The co-convenors are delighted to issue a call for papers for the forthcoming conference at the University of Salford in September on any topic exploring the relation of theatre, dance or performance to philosophy. The working group’s mission is to encourage interdisciplinary debates addressing any aspect of philosophical research into the area of theatre and performance – deriving either from a continental perspective, or coming from within the analytical tradition.
This year, we welcome in particular papers or panels around notions such as populism and mobilisation. For example, contributions could be conceived as updates and responses to Badiou, Bourdieu, Butler, Didi-Huberman, Khiari, and Rancière’s book What is a People? (2016, first published 2013) from the perspective of theatre and performance: Who are the people? How can this notion (if it is a notion) be represented? Shall we go beyond clichés or sarcasms (here one might think of Gob Squad’s Revolution Now)? Can we imagine the people anew? How do we understand questions of mobility, movement and mobilisation in the wake of a new surge of popular protests in the US and around the world, following uprisings and repression in the contexts, among others, of Occupy and the Arab Spring?
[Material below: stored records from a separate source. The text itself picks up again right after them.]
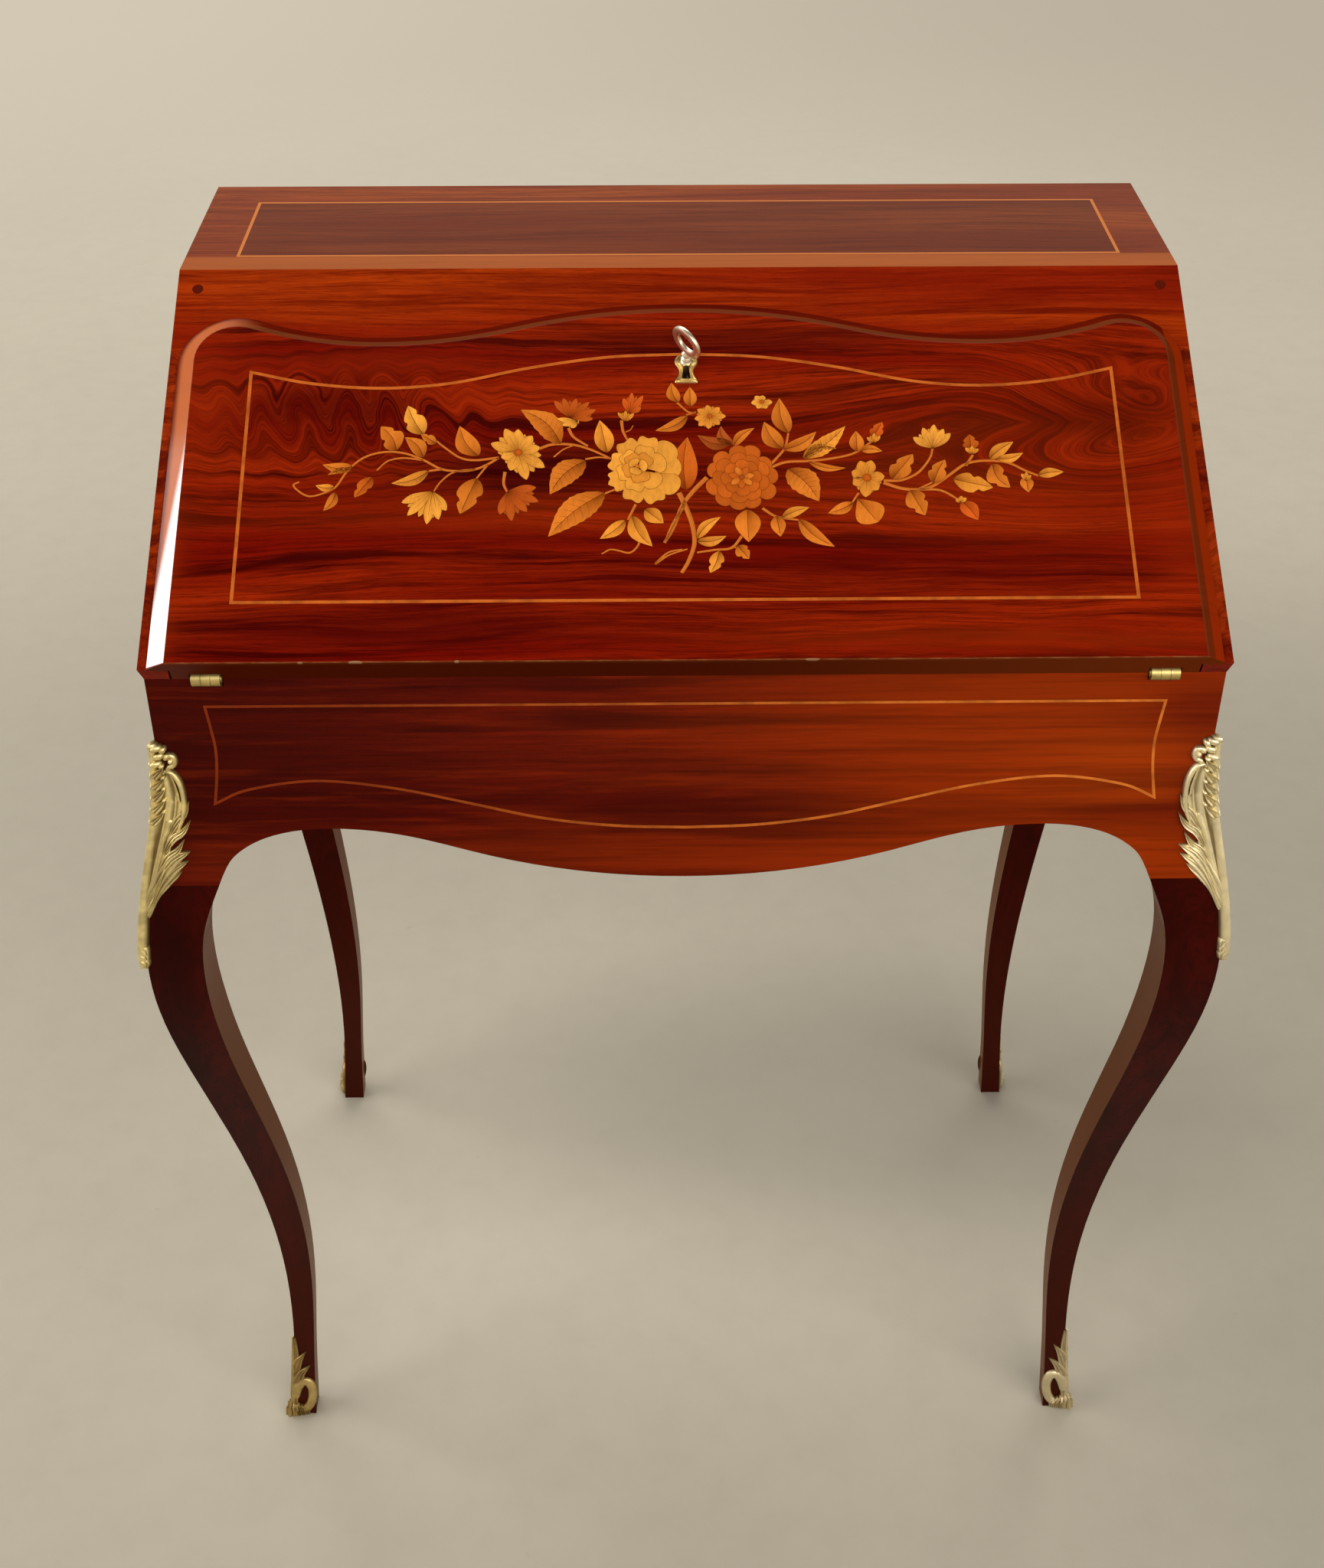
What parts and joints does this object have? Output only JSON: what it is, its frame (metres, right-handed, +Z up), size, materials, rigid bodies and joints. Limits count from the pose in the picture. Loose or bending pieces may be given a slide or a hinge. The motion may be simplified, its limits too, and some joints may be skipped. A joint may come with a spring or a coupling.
{
  "type": "slant-front desk",
  "caption": "Slant-front lady's desk on cabriole legs, with floral marquetry on its fall lid, gilt mounts, a key in its lock and small drawers inside.",
  "frame": {"origin": "on the floor, under the middle of the desk's outline", "axes": "+Z up, -Y towards the sitter, +X to the sitter's right"},
  "size_m": [0.7742, 0.5043, 0.95],
  "materials": {
    "veneer": "French polished veneer",
    "solid_wood": "polished dark solid wood",
    "inner_wood": "satin",
    "leather": "satin with a gilt line",
    "gilt_bronze": "cast and gilt",
    "hinge_brass": "polished",
    "screws": "filed",
    "key_metal": "polished nickel"
  },
  "bodies": {
    "desk": {"left_side": "veneer", "right_side": "veneer", "top_board": "veneer", "slope_rail": "veneer", "back_panel": "veneer", "writing_board": "veneer", "front_apron": "veneer", "back_apron": "veneer", "left_apron": "veneer", "right_apron": "veneer", "rail_screw_plugs": "veneer", "front_left_leg": "solid_wood", "front_right_leg": "solid_wood", "back_left_leg": "solid_wood", "back_right_leg": "solid_wood", "board_battens": "inner_wood", "pigeonhole_shelf": "inner_wood", "left_drawer_divider": "inner_wood", "right_drawer_divider": "inner_wood", "left_pigeonhole_divider": "inner_wood", "right_pigeonhole_divider": "inner_wood", "board_leather": "leather", "front_left_sabot": "gilt_bronze", "front_right_sabot": "gilt_bronze", "back_left_sabot": "gilt_bronze", "back_right_sabot": "gilt_bronze", "left_corner_mount": "gilt_bronze", "right_corner_mount": "gilt_bronze", "left_hinge_base_leaf": "hinge_brass", "right_hinge_base_leaf": "hinge_brass", "left_hinge_pin": "hinge_brass", "right_hinge_pin": "hinge_brass", "strike_plate": "hinge_brass", "base_hinge_screws": "screws"},
    "lid": {"lid_panel": "veneer", "lid_leather": "leather", "left_hinge_lid_leaf": "hinge_brass", "right_hinge_lid_leaf": "hinge_brass", "lid_hinge_screws": "screws", "lock_case": "screws", "lock_screws": "screws", "escutcheon": "hinge_brass"},
    "bolt": {"lock_bolt": "screws"},
    "key": {"key": "key_metal"},
    "left_drawer": {"left_drawer_front": "inner_wood", "left_drawer_box": "inner_wood", "left_drawer_knob": "hinge_brass"},
    "middle_drawer": {"middle_drawer_front": "inner_wood", "middle_drawer_box": "inner_wood", "middle_drawer_knob": "hinge_brass"},
    "right_drawer": {"right_drawer_front": "inner_wood", "right_drawer_box": "inner_wood", "right_drawer_knob": "hinge_brass"}
  },
  "joints": [
    {"name": "lid_hinge", "type": "hinge", "parent": "desk", "child": "lid", "pos_m": [0, -0.222, 0.779], "axis": [1, 0, 0], "range_deg": [0, 150.1]},
    {"name": "key_turn", "type": "hinge", "parent": "lid", "child": "key", "pos_m": [0.003, -0.02658, 0.91236], "axis": [0, -0.4981, 0.8671], "range_deg": [-61, 118]},
    {"name": "bolt_throw", "type": "slide", "parent": "lid", "child": "bolt", "axis": [0, 0.8671, 0.4981], "range_m": [-0.0035, 0.0067]},
    {"name": "left_drawer_slide", "type": "slide", "parent": "desk", "child": "left_drawer", "axis": [0, -1, 0], "range_m": [0, 0.13]},
    {"name": "middle_drawer_slide", "type": "slide", "parent": "desk", "child": "middle_drawer", "axis": [0, -1, 0], "range_m": [0, 0.13]},
    {"name": "right_drawer_slide", "type": "slide", "parent": "desk", "child": "right_drawer", "axis": [0, -1, 0], "range_m": [0, 0.13]}
  ],
  "couplings": [
    {"joint": "bolt_throw", "follows": "key_turn", "m_per_rad": 0.00318}
  ]
}
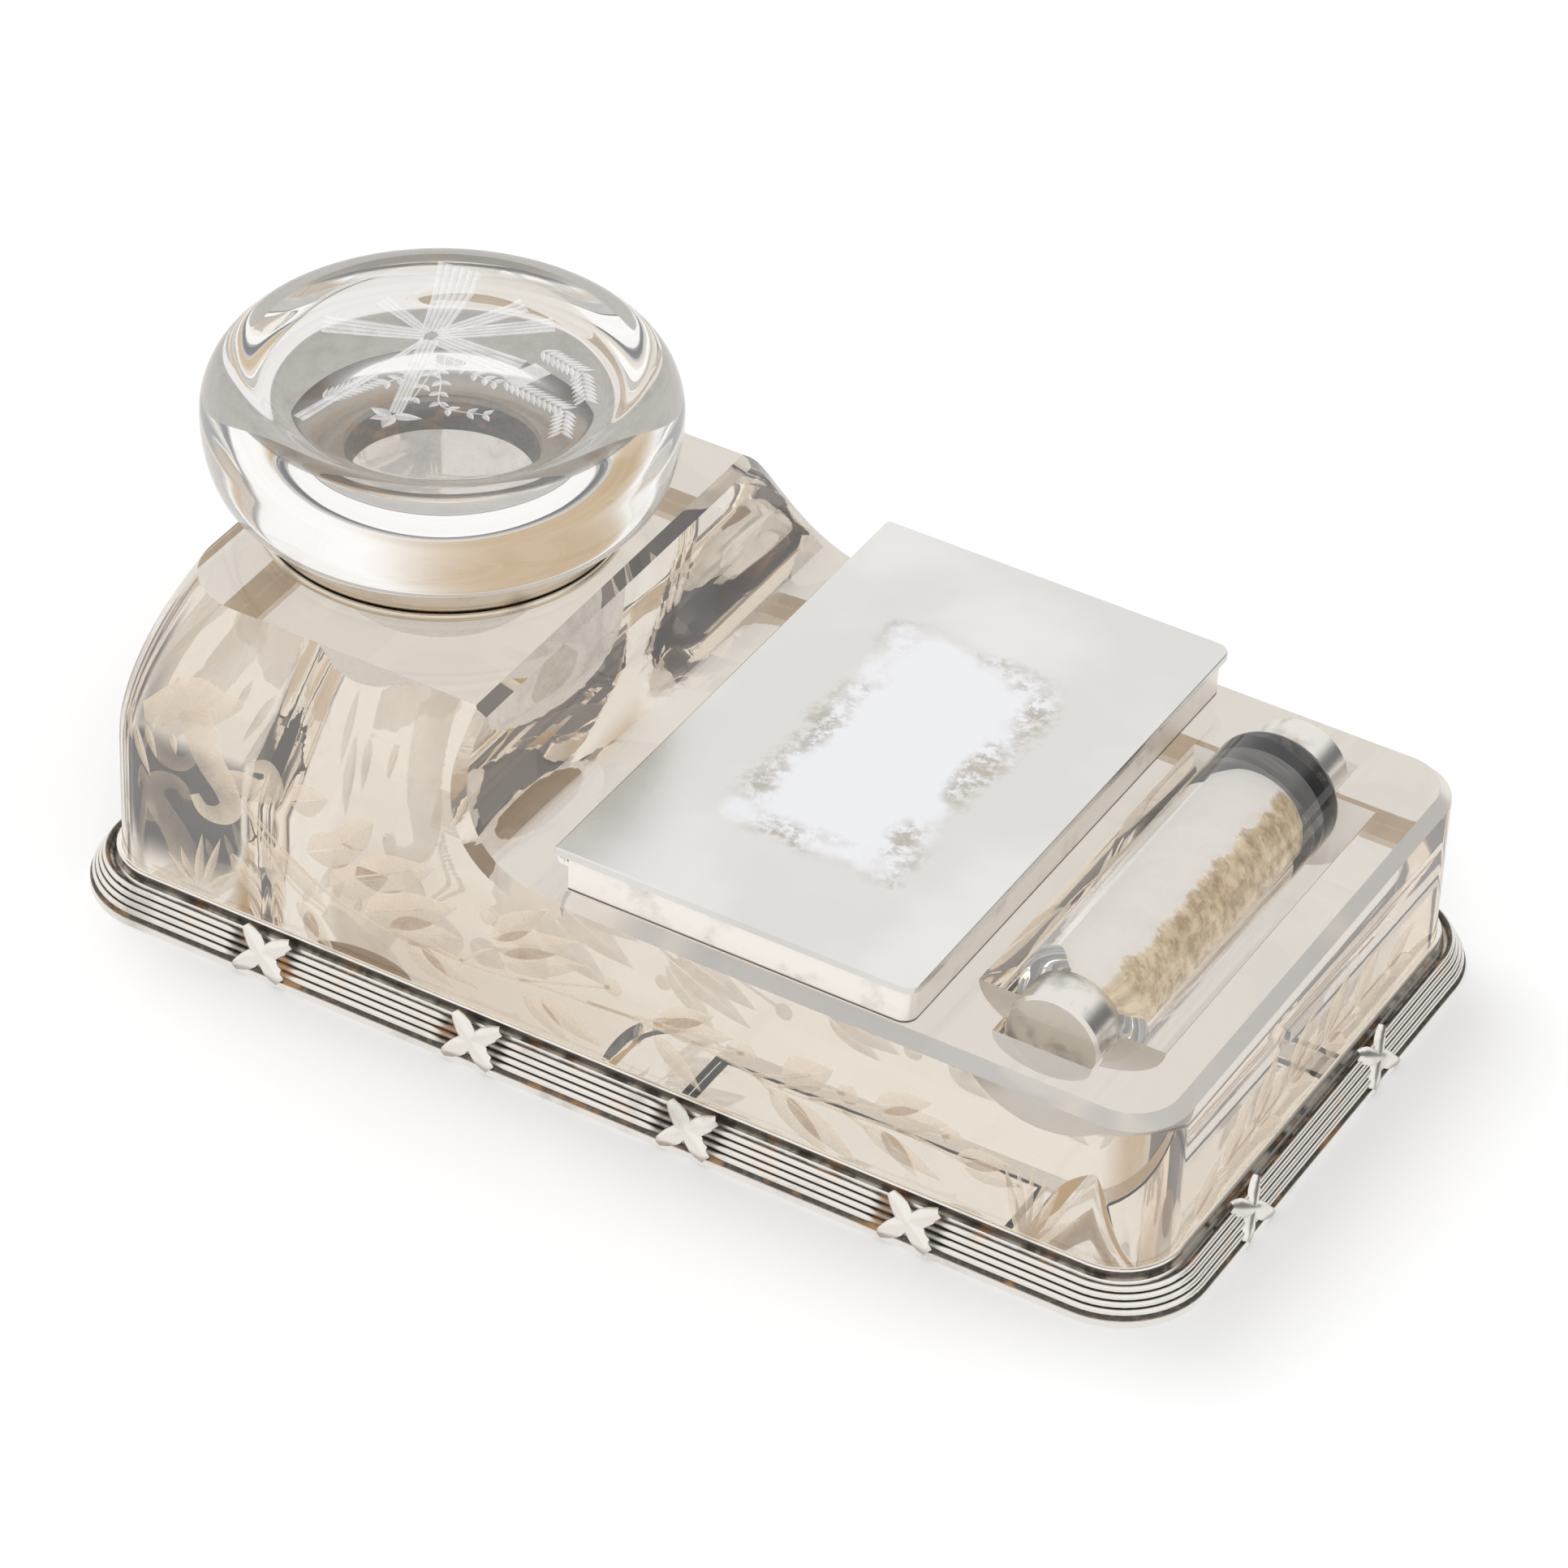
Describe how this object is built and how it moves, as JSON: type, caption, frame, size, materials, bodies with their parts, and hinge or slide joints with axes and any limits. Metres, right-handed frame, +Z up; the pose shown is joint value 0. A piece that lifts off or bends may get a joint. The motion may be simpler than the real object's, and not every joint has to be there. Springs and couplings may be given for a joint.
{
  "type": "desk inkstand",
  "caption": "Silver-mounted glass desk stand with hinged-lid inkwell, pen scoop, shallow lidded stamp box and a glass moistening roller, in a reeded silver foot frame.",
  "frame": {"origin": "middle of the underside, on the table", "axes": "+X runs along the length from the inkwell to the moistening roller, +Y to the back where the ink lid is hinged, +Z up"},
  "size_m": [0.1842, 0.1056, 0.0752],
  "materials": {
    "glass_warm": "polished, with a warm tone",
    "glass_clear": "polished, colourless",
    "silver": "old polished silver, tarnished in the hollows",
    "silver_bright": "polished silver, lightly marked"
  },
  "bodies": {
    "base": {"glass_block": "glass_warm", "foot_frame": "silver", "ribbon_ties": "silver", "well_collar": "silver", "collar_knuckles": "silver", "lid_hinge_pin": "silver", "stamp_walls": "silver", "stamp_floor": "silver", "stamp_dividers": "silver", "box_knuckles": "silver", "cover_hinge_pin": "silver"},
    "ink_lid": {"lid_mount": "silver", "lid_glass": "glass_clear", "lid_knuckle": "silver"},
    "stamp_lid": {"stamp_cover": "silver_bright", "cover_hinge_knuckles": "silver"},
    "roller": {"roller_barrel": "glass_clear", "roller_cap_front": "silver", "roller_cap_back": "silver"}
  },
  "joints": [
    {"name": "ink_lid_hinge", "type": "hinge", "parent": "base", "child": "ink_lid", "pos_m": [-0.058, 0.0303, 0.052], "axis": [-1, 0, 0], "range_deg": [0, 90]},
    {"name": "stamp_cover_hinge", "type": "hinge", "parent": "base", "child": "stamp_lid", "pos_m": [-0.0089, 0, 0.0374], "axis": [0, -1, 0], "range_deg": [0, 100]},
    {"name": "roller_spin", "type": "hinge", "parent": "base", "child": "roller", "pos_m": [0.0642, 0, 0.032], "axis": [0, 1, 0], "continuous": true}
  ]
}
Do questions of theatricality, resistance and the performance of protest take on new dramaturgies or choreographies today, as we enter full throttle into an era of governmental discourse hinging on denunciations and exploitations of the false, the fabricated and the ‘fake’? How might we understand questions of travel and translation, hospitality, humanity and even ‘universality’ when borders between Europe and the UK, Mexico and the USA, among so many others, are ever more subject to controls, and individuals ever more fearful of detention and deportation? What cultures of generosity and care, complicity and sorority might we imagine in the face of this systematization of violence, waged in the name of the ‘people’? Ahead of the fiftieth anniversary of the student protests of May ’68, we further ask, what legacy do these protests represent, and what role do universities play in the new cultures of resistance today?
Contributions might be in the form of ten-minute provocations, twenty-minute papers or twenty-minute performance-papers.
Please email all abstracts (no more than 300 words in length), an additional few sentences of biographical information and precise details of the audio-visual technology you will need to make your presentation to to Kélina Gotman – firstname.lastname@example.org and Fred Dalmasso – F.T.J.Dalmasso@lboro.ac.uk. The deadline for the submission of proposals is Thursday 13 April 2017.
Please note: only one proposal may be submitted for the TaPRA 2017 Conference. It is not permitted to submit multiple proposals or submit the same proposal to several Calls for Papers. All presenters must be TaPRA members, i.e. registered for the conference; this includes presentations given by Skype or other media broadcast even where the presenter may not physically attend the conference venue.